The order of loading data during migration must be taken into account. Tables can be linked with a foreign key, so the data in tables that other tables will reference must be loaded first. To follow such an order, in the migration file, you should establish the priority that defines tables whose data must be loaded first. The higher the value of the priority parameter, the higher the priority. For example, if the priorities 1, 2 and 3 are defined, tables with the priority 3 will be loaded first, then those with the priority 2, and last with the priority 1.

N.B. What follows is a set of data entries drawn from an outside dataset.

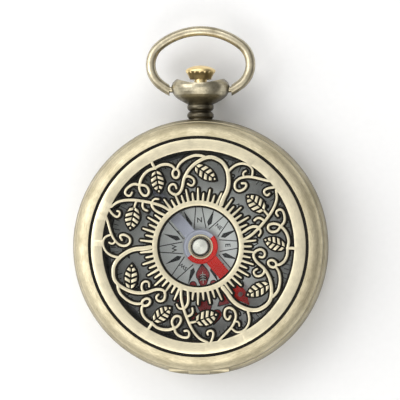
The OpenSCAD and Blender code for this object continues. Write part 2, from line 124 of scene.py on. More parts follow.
def ramp(tree, value, stops):
    """A ramp over (place, grey) stops."""
    n = tree.nodes.new("ShaderNodeValToRGB")
    elements = n.color_ramp.elements
    while len(elements) < len(stops):
        elements.new(0.5)
    for element, (place, grey) in zip(elements, stops):
        element.position = place
        element.color = (grey, grey, grey, 1)
    tree.links.new(value, n.inputs[0])
    return n.outputs[0]


def object_place(tree):
    """A point's coordinates in metres, which the CAD and every piece share at rest."""
    return node(tree, "ShaderNodeTexCoord").outputs["Object"]


def noise(tree, place, scale, detail, roughness=0.55):
    """Noise from 0 to 1, with about scale lumps in a metre."""
    n = node(tree, "ShaderNodeTexNoise", Scale=scale, Detail=detail, Roughness=roughness)
    tree.links.new(place, n.inputs["Vector"])
    return n.outputs["Fac"]


def split(tree, place):
    """The X, Y and Z of a vector."""
    n = tree.nodes.new("ShaderNodeSeparateXYZ")
    tree.links.new(place, n.inputs[0])
    return n.outputs


def bump(tree, shader, height, strength, distance):
    """Gives the shader a relief, distance metres high."""
    n = node(tree, "ShaderNodeBump", Strength=strength, Distance=distance)
    tree.links.new(height, n.inputs["Height"])
    tree.links.new(n.outputs[0], shader.inputs["Normal"])


def set_roughness(tree, shader, low, value, share):
    """Roughness low, and up to share more where value is high."""
    rough = math_node(tree, "ADD", low, math_node(tree, "MULTIPLY", value, share))
    tree.links.new(rough, shader.inputs["Roughness"])


def scaled(colour, share):
    return tuple(c * share for c in colour)


def radius_and_angle(tree, place):
    """How far a point is from the Z axis, and its angle round it."""
    x, y, _ = split(tree, place)
    square = math_node(tree, "ADD", math_node(tree, "MULTIPLY", x, x), math_node(tree, "MULTIPLY", y, y))
    return math_node(tree, "SQRT", square), math_node(tree, "ARCTAN2", y, x)


def turned_place(tree, place):
    """Coordinates in which noise runs in long streaks round the Z axis, as the marks of a lathe do."""
    radius, around = radius_and_angle(tree, place)
    joined = tree.nodes.new("ShaderNodeCombineXYZ")
    streak = math_node(tree, "MULTIPLY", around, STREAK)
    for i, value in enumerate((radius, streak, split(tree, place)[2])):
        tree.links.new(value, joined.inputs[i])
    return joined.outputs[0]


def side_grime(tree, low, high):
    """A mask for painted shade: 1 where the surface faces sideways in the object's own frame, 0 where it
    faces up or down.
    """
    facing = split(tree, node(tree, "ShaderNodeTexCoord").outputs["Normal"])[2]
    return ramp(tree, math_node(tree, "ABSOLUTE", facing), [(low, 1.0), (high, 0.0)])


def fade_along_y(tree, place, low, high):
    """1 below the first Y, 0 above the second, and even between them."""
    below = math_node(tree, "SUBTRACT", high, split(tree, place)[1])
    return math_node(tree, "DIVIDE", below, high - low, clamp=True)


# ---------------------------------------------------------------- materials


def aged_brass(name, bright, dark, rough, grain=0.25, turned=False, patina=0.5, side_shade=0.0, darkened_span=None):
    """Brass with a brushed grain, cloudy tarnish, darker stained patches and painted shade on its steep
    sides.
    turned runs the grain round the Z axis, as on a lathe. darkened_span is a (y, y, strength) span over
    which a darkening of the colour fades out."""
    mat, tree, shader = new_material(name)
    place = object_place(tree)
    grain_place = turned_place(tree, place) if turned else place
    grain_scale = 9000 if turned else 5200
    fine = noise(tree, grain_place, grain_scale, 2)
    stain = ramp(tree, noise(tree, place, 260, 5, 0.6), [(0.42, 0.0), (0.72, 1.0)])
    speck = ramp(tree, noise(tree, place, 1500, 4, 0.65), [(0.45, 0.0), (0.75, 1.0)])
    marks = ramp(tree, fine, [(0.35, 0.0), (0.75, 1.0)])
    toned = bright
    for layer, share in ((stain, patina), (speck, patina * 0.5), (marks, grain)):
        toned = mix_colour(tree, math_node(tree, "MULTIPLY", layer, share), toned, dark)
    if side_shade:
        # Painted shade: faces that turn sideways are darkened towards a deep copy of the tarnish colour.
        shaded_sides = math_node(tree, "MULTIPLY", side_grime(tree, 0.05, 0.5), side_shade)
        toned = mix_colour(tree, shaded_sides, toned, scaled(dark, 0.25))
    if darkened_span:
        low, high, strength = darkened_span
        # Darkens the colour below the span's first Y, fading out by its second; on the pendant's neck this
        # is painted shade.
        span_darkening = math_node(tree, "MULTIPLY", fade_along_y(tree, place, low, high), strength)
        toned = mix_colour(tree, span_darkening, toned, scaled(dark, 0.3))
    tree.links.new(toned, shader.inputs["Base Color"])
    shader.inputs["Metallic"].default_value = 1
    dull = math_node(tree, "ADD", rough - grain * 0.2, math_node(tree, "MULTIPLY", stain, 0.12))
    set_roughness(tree, shader, dull, fine, grain * 0.4)
    bump(tree, shader, fine, grain, 0.02 * MM)
    return mat


def polished(name, bright, dark, rough=0.12):
    """Clean polished metal, a little cloudy, with faint wiping marks."""
    mat, tree, shader = new_material(name)
    place = object_place(tree)
    cloud = noise(tree, place, 420, 4)
    fine = noise(tree, place, 6000, 2)
    toned = mix_colour(tree, ramp(tree, cloud, [(0.4, 0.0), (0.8, 0.6)]), bright, dark)
    tree.links.new(toned, shader.inputs["Base Color"])
    shader.inputs["Metallic"].default_value = 1
    set_roughness(tree, shader, rough - 0.05, cloud, 0.12)
    bump(tree, shader, fine, 0.06, 0.01 * MM)
    return mat


def relief_brass(name, bright, wall, top_z, fade):
    """Polished relief whose sides turn black with old patina below its top."""
    mat, tree, shader = new_material(name)
    place = object_place(tree)
    z = split(tree, place)[2]
    depth = math_node(tree, "DIVIDE", math_node(tree, "SUBTRACT", top_z, z), fade, clamp=True)
    cloud = noise(tree, place, 500, 4)
    fine = noise(tree, turned_place(tree, place), 9000, 2)
    uneven = math_node(tree, "MULTIPLY", math_node(tree, "SUBTRACT", cloud, 0.5), 0.35)
    black = ramp(tree, math_node(tree, "ADD", depth, uneven), [(0.35, 0.0), (0.75, 1.0)])
    aged = mix_colour(tree, ramp(tree, cloud, [(0.45, 0.0), (0.8, 0.5)]), bright, scaled(bright, 0.6))
    aged = mix_colour(tree, ramp(tree, fine, [(0.4, 0.0), (0.8, 0.35)]), aged, scaled(bright, 0.5))
    tree.links.new(mix_colour(tree, black, aged, wall), shader.inputs["Base Color"])
    bare = math_node(tree, "SUBTRACT", 1, math_node(tree, "MULTIPLY", black, 0.6))
    tree.links.new(bare, shader.inputs["Metallic"])
    set_roughness(tree, shader, 0.3, black, 0.35)
    bump(tree, shader, fine, 0.3, 0.02 * MM)
    return mat


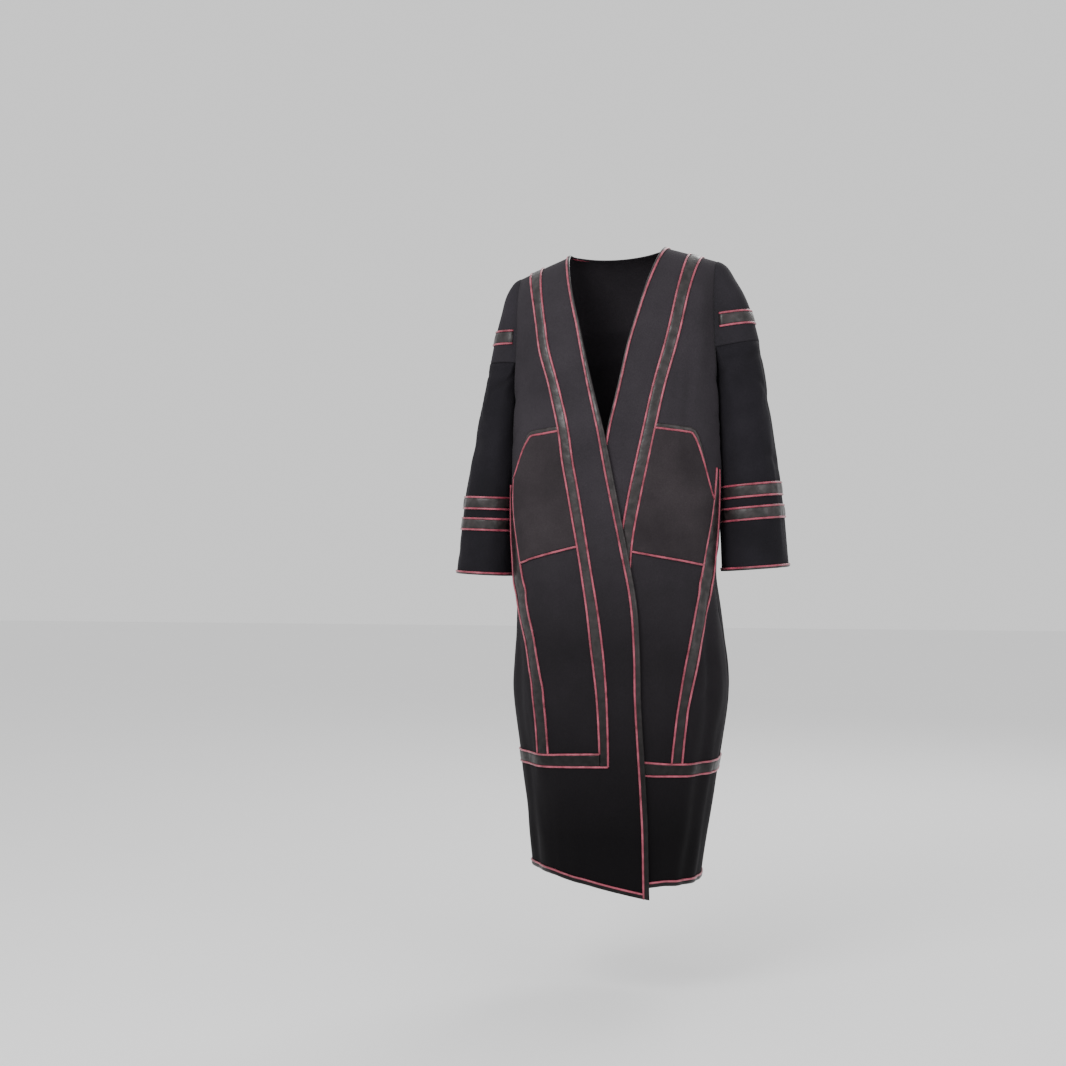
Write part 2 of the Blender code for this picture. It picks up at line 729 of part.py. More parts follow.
def make_body(builder):
    """The fronts, the back and everything sewn on them."""
    _, row = level_rows(-1)
    top = row["ridge"]
    line = FRONT_LINE
    grids, normals = {}, {}
    for name, side in (("right", -1), ("left", 1)):
        grids[name] = front_grid(side)
    grids["back"] = back_grid()
    whole = []
    for i in range(top + 1):
        whole.append(grids["right"][i] + grids["back"][i][1:-1] + grids["left"][i][::-1])
    whole_normals = outward(whole, surface_normals(whole), Vector())
    across = line["seam"]
    back_last = len(grids["back"][0]) - 1
    for i in range(top + 1):
        normals.setdefault("right", []).append(whole_normals[i][:across + 1])
        normals.setdefault("back", []).append(whole_normals[i][across:across + back_last + 1])
        normals.setdefault("left", []).append(whole_normals[i][across + back_last:][::-1])
    first, last = SIDE_STEPS, back_last - SIDE_STEPS
    neck_start, neck_end = first + NECK_COLUMN, last - NECK_COLUMN
    for name in ("right", "left", "back"):
        for j, point in enumerate(grids[name][top]):
            slope = math.copysign(SHOULDER_FALL, point.x)
            if name == "back" and neck_start < j < neck_end:
                continue
            normals[name][top][j] = Vector((slope, 0.0, 1.0)).normalized()

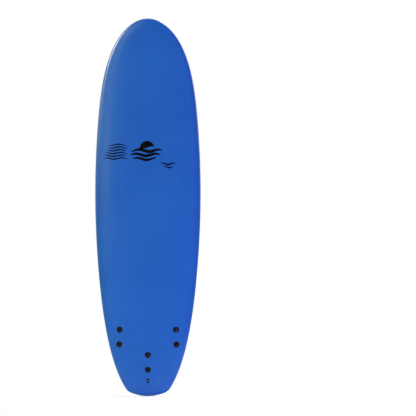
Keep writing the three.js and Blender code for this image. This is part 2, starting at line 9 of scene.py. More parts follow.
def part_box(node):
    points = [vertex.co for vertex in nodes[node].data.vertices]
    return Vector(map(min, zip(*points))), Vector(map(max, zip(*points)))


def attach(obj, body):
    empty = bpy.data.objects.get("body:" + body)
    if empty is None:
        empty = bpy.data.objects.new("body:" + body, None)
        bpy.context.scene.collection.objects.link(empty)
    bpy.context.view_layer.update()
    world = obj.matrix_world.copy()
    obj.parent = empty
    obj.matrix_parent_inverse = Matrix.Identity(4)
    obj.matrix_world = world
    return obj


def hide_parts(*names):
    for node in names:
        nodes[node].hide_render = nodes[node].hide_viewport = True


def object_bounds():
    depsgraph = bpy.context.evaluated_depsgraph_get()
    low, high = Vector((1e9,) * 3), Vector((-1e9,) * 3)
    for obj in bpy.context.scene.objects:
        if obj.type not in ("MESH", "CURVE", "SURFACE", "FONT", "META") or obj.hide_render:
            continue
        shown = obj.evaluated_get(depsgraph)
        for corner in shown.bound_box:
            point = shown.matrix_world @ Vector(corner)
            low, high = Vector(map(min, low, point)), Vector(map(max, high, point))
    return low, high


# A soft-top longboard surfboard, in metres. The frame has +Z towards the nose, the deck facing -Y and
# the hull facing +Y, with the origin at the centre of the hull's flat middle.

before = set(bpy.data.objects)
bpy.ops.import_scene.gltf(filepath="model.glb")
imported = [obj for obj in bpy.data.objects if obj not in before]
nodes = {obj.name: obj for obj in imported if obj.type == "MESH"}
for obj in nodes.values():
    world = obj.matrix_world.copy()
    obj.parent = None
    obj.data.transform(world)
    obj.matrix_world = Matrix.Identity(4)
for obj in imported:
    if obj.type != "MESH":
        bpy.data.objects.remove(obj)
cad_low, cad_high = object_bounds()

# ---------------------------------------------------------------- the board's dimensions

HALF_LENGTH = cad_high[2]

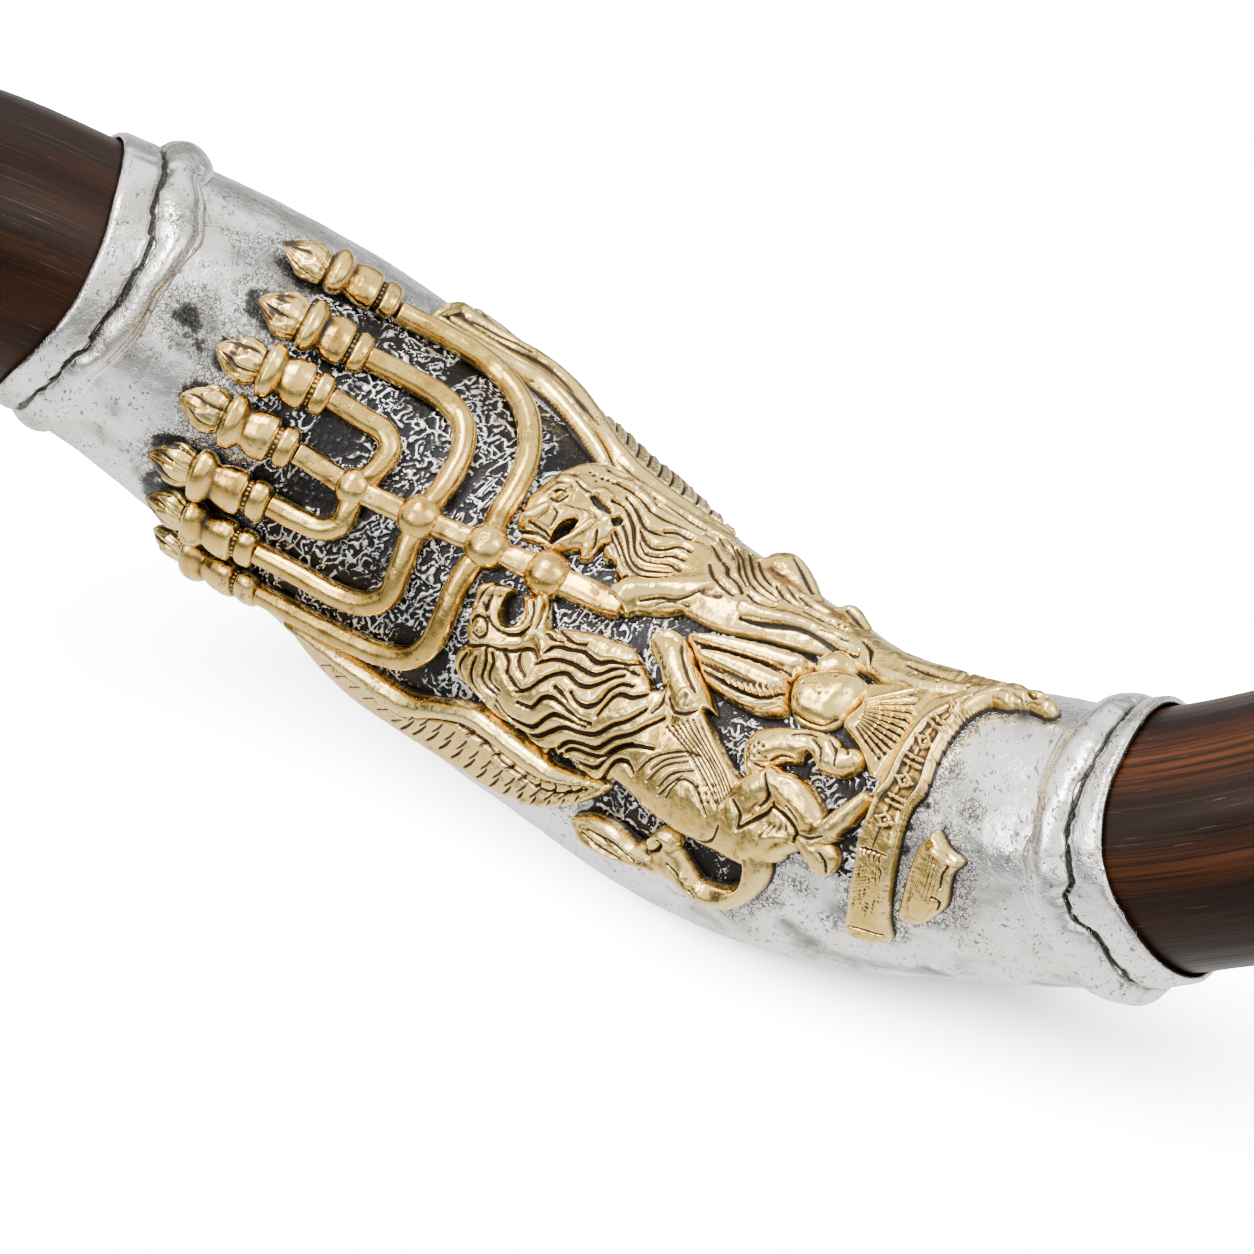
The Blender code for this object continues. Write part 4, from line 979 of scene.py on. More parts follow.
# --------------------------------------------------------------- the reliefs
PX = 0.185          # mm on the sleeve for one sheet unit, where it faces the viewer


def line(points, w=None, h=None, lift=3.0):
    """Sheet points (x, y, and half width and height where they change) to a stroke path in mm."""
    p = [tuple(r) for r in points]
    n = len(p)
    xy = np.array([r[:2] for r in p], float)

    def spread(v, k):
        if v is None:
            return np.array([r[k] for r in p], float)
        v = np.atleast_1d(np.asarray(v, float))
        return np.interp(np.linspace(0, 1, n), np.linspace(0, 1, len(v)), v) if len(v) > 1 else np.full(n, v[0])
    rows = np.column_stack([xy, spread(w, 2), spread(h, 3)])
    if n > 2:
        rows = smooth_path(rows, 7.0)
    way = np.gradient(rows[:, :2], axis=0)
    way /= np.maximum(np.linalg.norm(way, axis=1, keepdims=True), 1e-6)
    off = np.column_stack([-way[:, 1], way[:, 0]]) * np.maximum(rows[:, 2:3], 3.0)
    dev = flat(rows[:, :2], lift)
    wide = np.linalg.norm(flat(rows[:, :2] + off, lift) - flat(rows[:, :2] - off, lift), axis=1) / 2
    scale = np.clip(wide / np.maximum(rows[:, 2], 3.0), PX * 0.9, PX * 1.7)
    return np.column_stack([dev, rows[:, 2] * scale, rows[:, 3]])


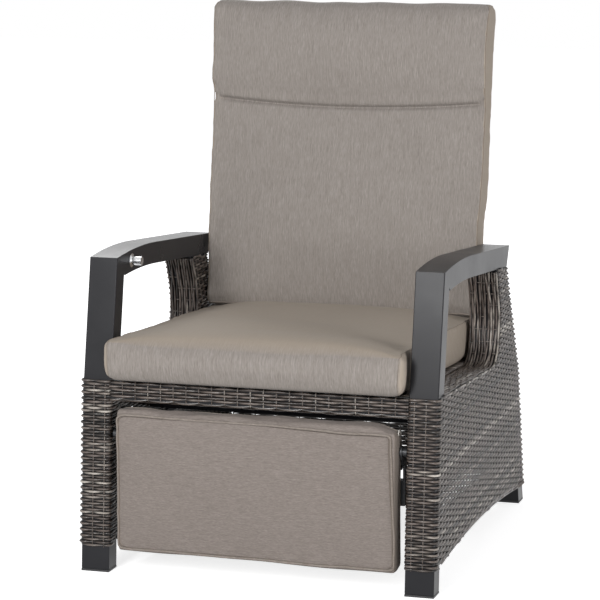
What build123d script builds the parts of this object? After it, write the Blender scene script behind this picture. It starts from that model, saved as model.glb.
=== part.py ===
from build123d import *
import os
from math import asin, atan2, cos, hypot, pi, radians, sin, sqrt, tan

os.makedirs("parts", exist_ok=True)

# Reclining garden armchair. +Z is up, the chair faces -Y, left (+X) is the sitter's left.
# The origin lies on the floor under the middle of the whole chair.

# Whole chair
overall_width = 720
overall_depth = 861
cushion_overhang = 30

# Legs, posts and arms: rectangular tube
tube_width = 58
tube_depth = 44
tube_wall = 2.5
rim_height = 381
rim_setback = 26
arm_corner_height = 620
arm_corner_setback = 70
arm_crown_radius = 1300
arm_rise = 5.3
arm_fall = 4.8
arm_end_setback = 184.3
arm_end_rake = 28
rear_knee_height = 303
rear_knee_setback = 79
rear_top_setback = 216
rear_top_height = 552
glide_thickness = 4
glide_insert = 18
glide_play = 0.2
end_cap_thickness = 3
end_cap_insert = 12

# Woven skin and the tubes that it is woven round
weave_thickness = 3.5
front_foot_height = 55
rear_foot_height = 37
arch_height = 70
arch_place_share = 0.45
rim_drop = 25
rim_slope_length = 444
wing_foot_reach = 145
wing_foot_share = 0.171
wing_belly_reach = 104.7
wing_belly_share = 0.454
wing_top_reach = 92.5
wing_corner_round_share = 0.447
wing_belly_round_share = 0.512
band_depth = 22

# Seat
apron_height = 41
apron_depth = 38
apron_setback = 23
cross_tube = 20
cross_wall = 2
deck_thickness = 5
deck_slope = 3
deck_rear_setback = 209
seat_side_gap = 3.5
seat_cushion_thickness = 93
cushion_rear_overhang = 38
seat_cushion_crown = 8
seat_side_draw = 5
seat_edge_radius = 20
soft_gap = 0.3

# Woven panel between the rear legs
rear_panel_low = 70
rear_panel_high = 285

# Backrest, built upright over its hinge axis and then leaned back
hinge_setback = 141
hinge_height = 370
back_lean = 6.3
hinge_tube_diameter = 28
hinge_tube_wall = 2
hinge_side_gap = 14.5
back_tube_size = 25
back_tube_wall = 2
back_side_gap = 30.5
back_top = 694
back_weave_bottom = 40
back_corner_radius = 50
back_slat_places = (150, 330, 510)
back_slat_share = 0.6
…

The shardmanctl load command lets you define the order of migrating tables, which can be specified in the configuration YML file.
3.2.1. Naive Approach #
The following is an example of the migrate.yml file:
version: "1.0"
migrate:
connstr: "dbname=demo host=single-pg-instance port=5432 user=postgres password=******"
jobs: 8
batch: 2000
options:
schemas:
- name: bookings
# the all parameter set to false turns off automatic creation of pages
# tables are already created, at the Schema Migration phase
all: false
tables:
- name: airports
# defining a global table
type: global
# as tables are linked, data migration priority must be defined
# setting highest priority to tables whose data
# must be copied first
priority: 3
- name: aircrafts
type: global
priority: 3
- name: seats
type: global
priority: 3
- name: bookings
type: global
priority: 3
- name: flights
type: global
priority: 3
- name: tickets
type: sharded
# defining a sharded table
# specifying the sharding key
distributedby: ticket_no
partitions: 4
priority: 2
- name: ticket_flights
type: sharded
distributedby: ticket_no
# defining a sharded and colocated table
# specifying the name of the table that ticket_flights table will be colocated with
colocatewith: tickets
partitions: 4
priority: 2
- name: boarding_passes
type: sharded
distributedby: ticket_no
colocatewith: tickets
partitions: 4
priority: 1
This file defines the data source, that is, the single-pg-instance node, its connection port, user name and password, and data source DB name. Some parameters of the migration utility operation are also defined (there can be quite a few of them, as explained in the section called “Loading Data with a Schema from PostgreSQL”). The file also defines the number of threads — 8, batch size, that is, the number of rows organized into batches for processing during migration, as well as table processing priorities. The data for the global tables is migrated first, then the data for the sharded tables tickets and ticket_flights, and migration of the boarding_passes table completes the migration. The value of priority defines the priority of data loading, data for tables with higher value will be loaded earlier than with the lower value. The following command performs the migration:
shardmanctl load --schema migrate.yml
If the utility completes with the message “data loading completed successfully”, it means that the migration was a success.
3.2.2. Complex Approach #
With this approach, the launch and operation of the shardmanctl utility in the load mode is the same as with the naive approach. However, the file that defines the order of loading tables will slightly differ as the sharding key has changed:
---
version: "1.0"
migrate:
connstr: "dbname=demo host=single-pg-instance port=5432 user=postgres password=postgres"
jobs: 8
batch: 2000
options:
schemas:
- name: bookings
all: false
tables:
- name: airports
type: global
priority: 5
- name: aircrafts
type: global
priority: 5
- name: seats
type: global
priority: 5
- name: flights
type: global
priority: 5
- name: bookings
type: sharded
priority: 4
partitions: 4
distributedby: book_ref
- name: tickets
type: sharded
distributedby: book_ref
colocatewith: bookings
partitions: 4
priority: 3
- name: ticket_flights
type: sharded
distributedby: book_ref
colocatewith: bookings
partitions: 4
priority: 2
- name: boarding_passes
type: sharded
distributedby: book_ref
colocatewith: bookings
partitions: 4
priority: 1